(JSON records of objects)
================

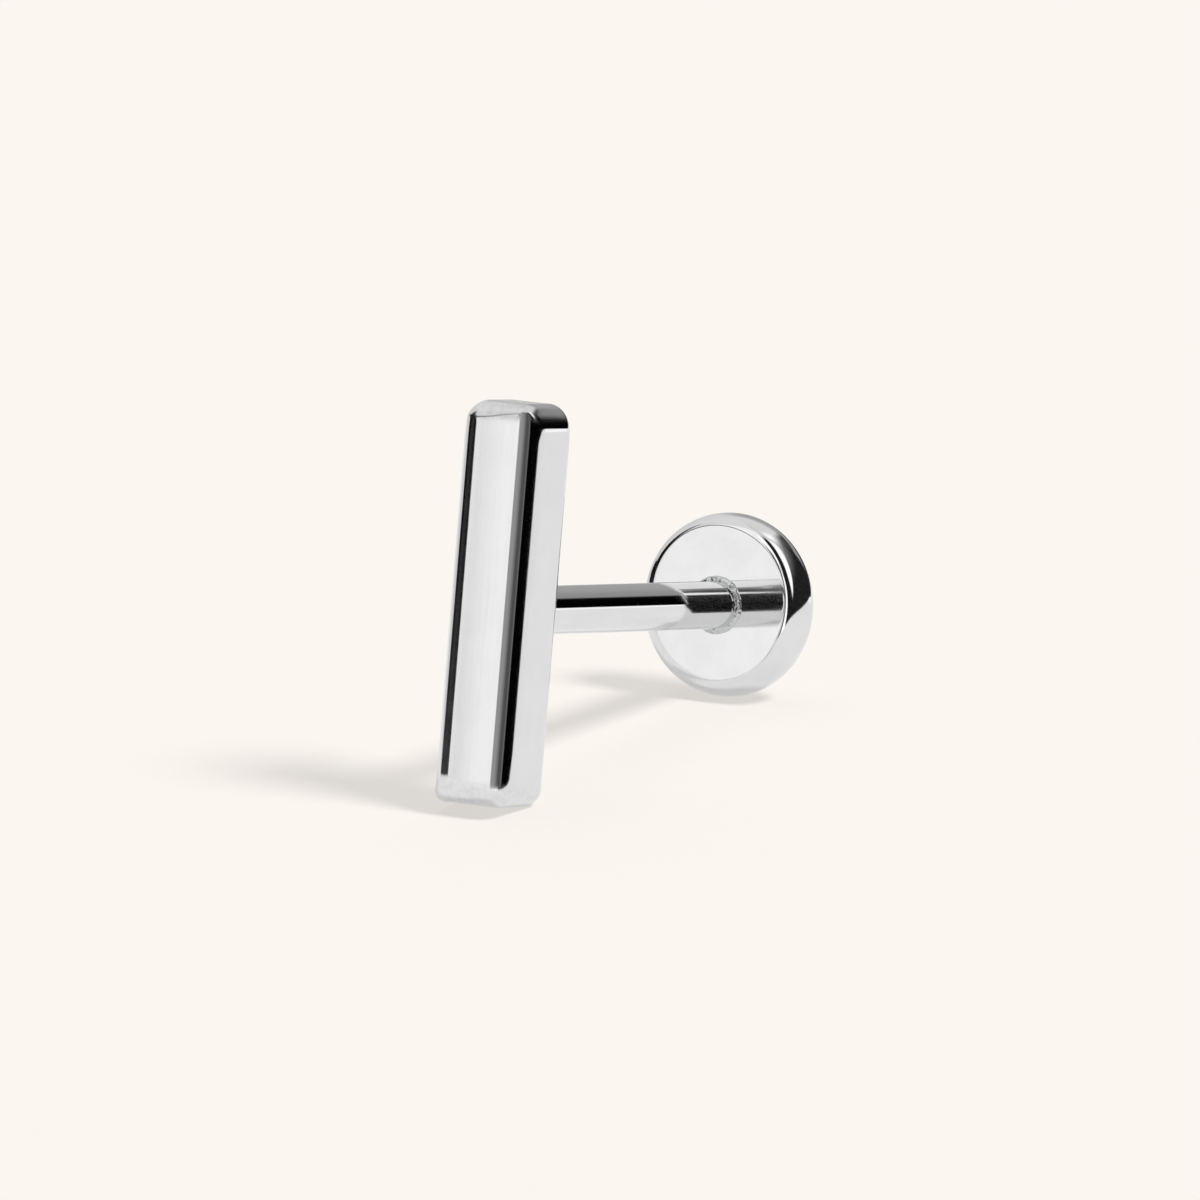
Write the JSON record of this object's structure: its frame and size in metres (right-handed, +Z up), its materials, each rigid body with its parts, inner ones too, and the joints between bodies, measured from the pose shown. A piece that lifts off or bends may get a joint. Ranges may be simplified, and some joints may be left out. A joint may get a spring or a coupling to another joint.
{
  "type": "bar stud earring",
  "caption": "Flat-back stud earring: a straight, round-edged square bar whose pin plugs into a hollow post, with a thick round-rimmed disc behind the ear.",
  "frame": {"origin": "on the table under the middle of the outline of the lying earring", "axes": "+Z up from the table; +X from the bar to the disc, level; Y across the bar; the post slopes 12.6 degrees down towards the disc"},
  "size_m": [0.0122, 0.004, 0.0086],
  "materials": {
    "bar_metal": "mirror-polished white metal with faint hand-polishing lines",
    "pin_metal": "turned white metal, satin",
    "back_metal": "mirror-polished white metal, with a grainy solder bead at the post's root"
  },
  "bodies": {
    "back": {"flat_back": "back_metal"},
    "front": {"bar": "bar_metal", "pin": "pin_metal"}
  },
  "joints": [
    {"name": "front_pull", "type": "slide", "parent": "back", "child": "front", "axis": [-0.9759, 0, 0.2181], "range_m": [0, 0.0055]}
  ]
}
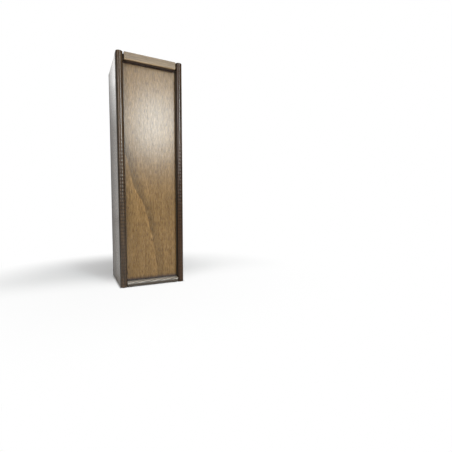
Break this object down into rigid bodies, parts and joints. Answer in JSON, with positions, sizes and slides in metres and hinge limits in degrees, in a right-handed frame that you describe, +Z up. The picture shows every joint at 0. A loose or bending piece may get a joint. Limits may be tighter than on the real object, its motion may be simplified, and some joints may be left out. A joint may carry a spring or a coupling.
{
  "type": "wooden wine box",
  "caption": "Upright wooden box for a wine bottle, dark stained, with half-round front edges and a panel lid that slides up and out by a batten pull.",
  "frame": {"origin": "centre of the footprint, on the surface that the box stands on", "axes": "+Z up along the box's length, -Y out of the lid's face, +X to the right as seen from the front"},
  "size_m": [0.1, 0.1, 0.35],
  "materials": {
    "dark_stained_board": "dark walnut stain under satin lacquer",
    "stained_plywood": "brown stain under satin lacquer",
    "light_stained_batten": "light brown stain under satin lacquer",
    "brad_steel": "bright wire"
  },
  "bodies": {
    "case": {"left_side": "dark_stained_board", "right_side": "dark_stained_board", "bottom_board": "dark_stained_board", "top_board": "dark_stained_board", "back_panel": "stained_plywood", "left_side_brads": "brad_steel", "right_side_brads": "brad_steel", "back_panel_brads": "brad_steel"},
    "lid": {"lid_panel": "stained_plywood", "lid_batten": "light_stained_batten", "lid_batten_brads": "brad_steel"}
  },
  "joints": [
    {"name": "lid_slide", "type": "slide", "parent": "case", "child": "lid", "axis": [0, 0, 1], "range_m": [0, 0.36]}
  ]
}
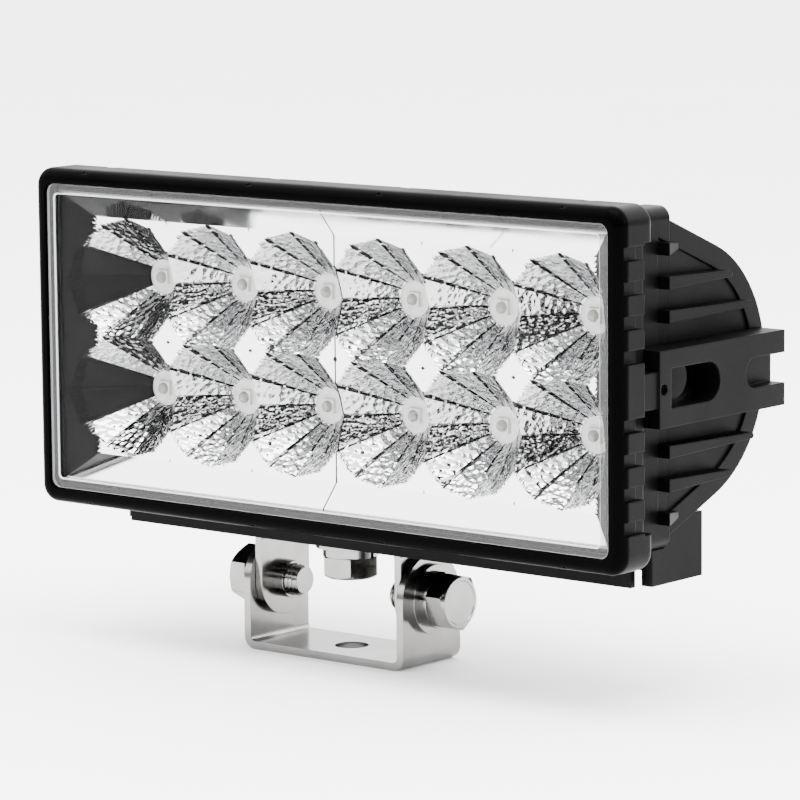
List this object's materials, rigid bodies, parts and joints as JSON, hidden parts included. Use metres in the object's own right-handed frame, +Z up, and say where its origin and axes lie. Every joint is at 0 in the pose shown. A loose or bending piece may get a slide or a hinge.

================

▶ Exercise description
Each record above must be given again exactly.

▶ Task response
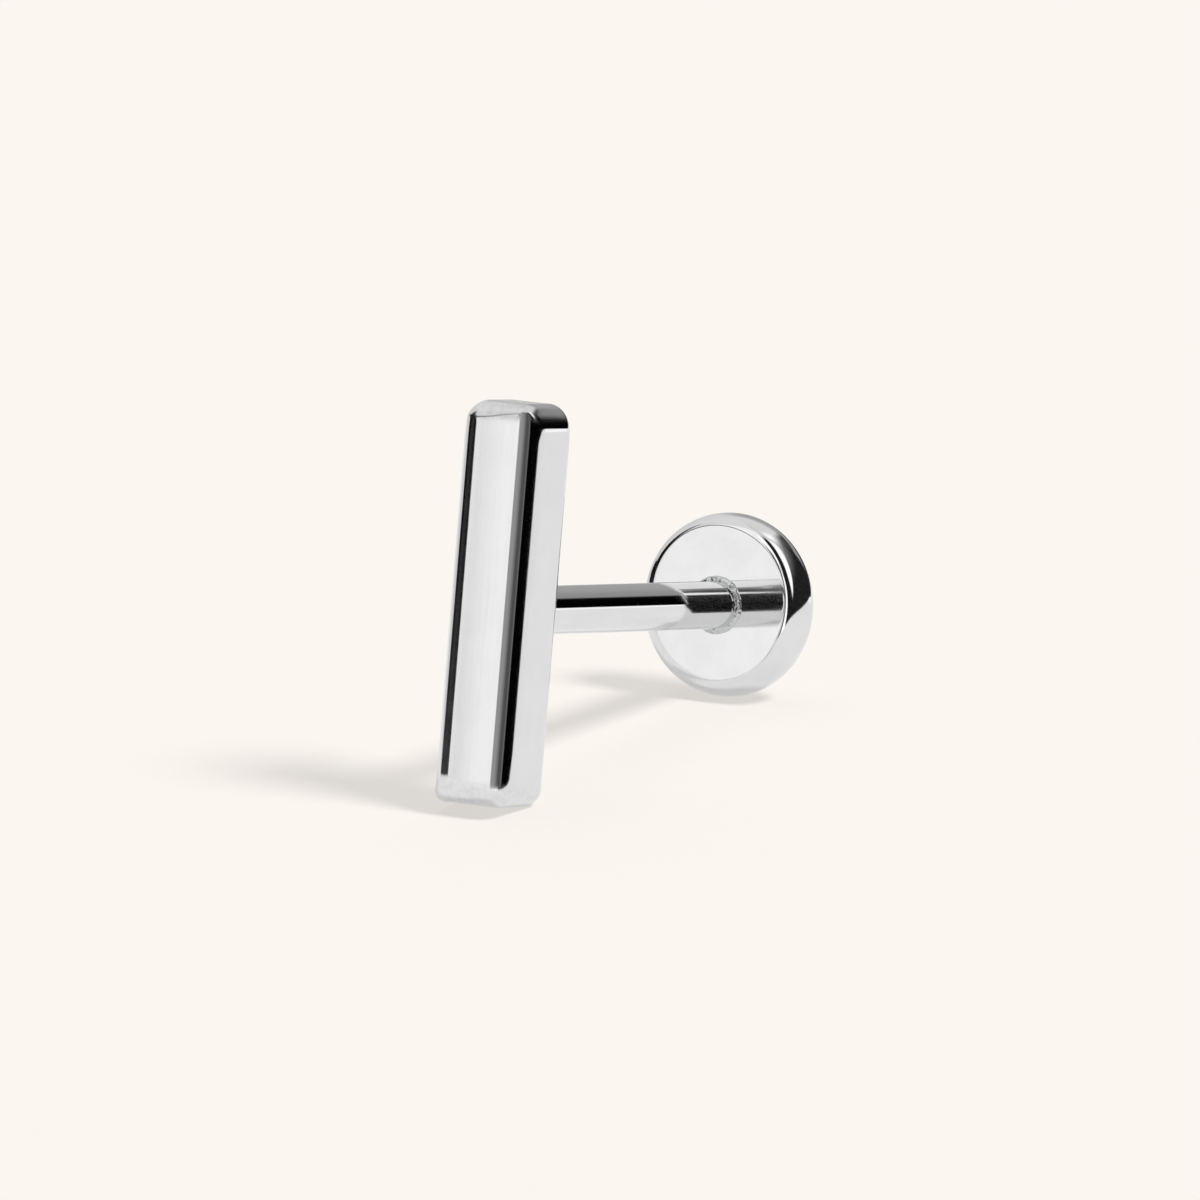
Write the JSON record of this object's structure: its frame and size in metres (right-handed, +Z up), its materials, each rigid body with its parts, inner ones too, and the joints between bodies, measured from the pose shown. A piece that lifts off or bends may get a joint. Ranges may be simplified, and some joints may be left out. A joint may get a spring or a coupling to another joint.
{
  "type": "bar stud earring",
  "caption": "Flat-back stud earring: a straight, round-edged square bar whose pin plugs into a hollow post, with a thick round-rimmed disc behind the ear.",
  "frame": {"origin": "on the table under the middle of the outline of the lying earring", "axes": "+Z up from the table; +X from the bar to the disc, level; Y across the bar; the post slopes 12.6 degrees down towards the disc"},
  "size_m": [0.0122, 0.004, 0.0086],
  "materials": {
    "bar_metal": "mirror-polished white metal with faint hand-polishing lines",
    "pin_metal": "turned white metal, satin",
    "back_metal": "mirror-polished white metal, with a grainy solder bead at the post's root"
  },
  "bodies": {
    "back": {"flat_back": "back_metal"},
    "front": {"bar": "bar_metal", "pin": "pin_metal"}
  },
  "joints": [
    {"name": "front_pull", "type": "slide", "parent": "back", "child": "front", "axis": [-0.9759, 0, 0.2181], "range_m": [0, 0.0055]}
  ]
}
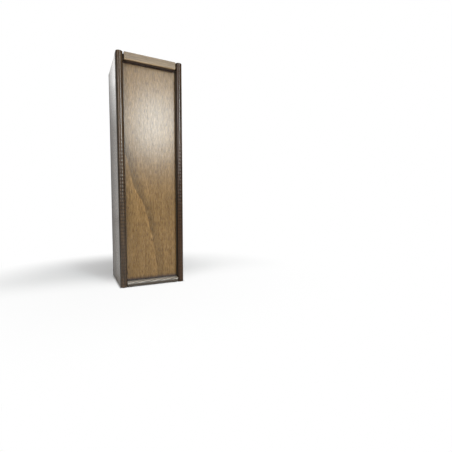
Break this object down into rigid bodies, parts and joints. Answer in JSON, with positions, sizes and slides in metres and hinge limits in degrees, in a right-handed frame that you describe, +Z up. The picture shows every joint at 0. A loose or bending piece may get a joint. Limits may be tighter than on the real object, its motion may be simplified, and some joints may be left out. A joint may carry a spring or a coupling.
{
  "type": "wooden wine box",
  "caption": "Upright wooden box for a wine bottle, dark stained, with half-round front edges and a panel lid that slides up and out by a batten pull.",
  "frame": {"origin": "centre of the footprint, on the surface that the box stands on", "axes": "+Z up along the box's length, -Y out of the lid's face, +X to the right as seen from the front"},
  "size_m": [0.1, 0.1, 0.35],
  "materials": {
    "dark_stained_board": "dark walnut stain under satin lacquer",
    "stained_plywood": "brown stain under satin lacquer",
    "light_stained_batten": "light brown stain under satin lacquer",
    "brad_steel": "bright wire"
  },
  "bodies": {
    "case": {"left_side": "dark_stained_board", "right_side": "dark_stained_board", "bottom_board": "dark_stained_board", "top_board": "dark_stained_board", "back_panel": "stained_plywood", "left_side_brads": "brad_steel", "right_side_brads": "brad_steel", "back_panel_brads": "brad_steel"},
    "lid": {"lid_panel": "stained_plywood", "lid_batten": "light_stained_batten", "lid_batten_brads": "brad_steel"}
  },
  "joints": [
    {"name": "lid_slide", "type": "slide", "parent": "case", "child": "lid", "axis": [0, 0, 1], "range_m": [0, 0.36]}
  ]
}
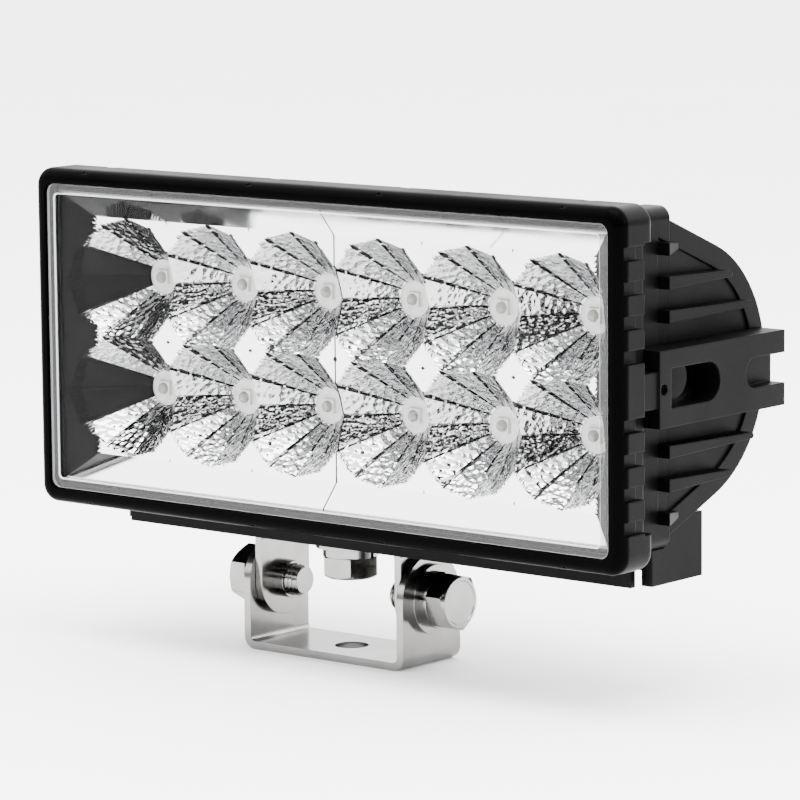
List this object's materials, rigid bodies, parts and joints as JSON, hidden parts included. Use metres in the object's own right-handed frame, +Z up, and say where its origin and axes lie. Every joint is at 0 in the pose shown. A loose or bending piece may get a slide or a hinge.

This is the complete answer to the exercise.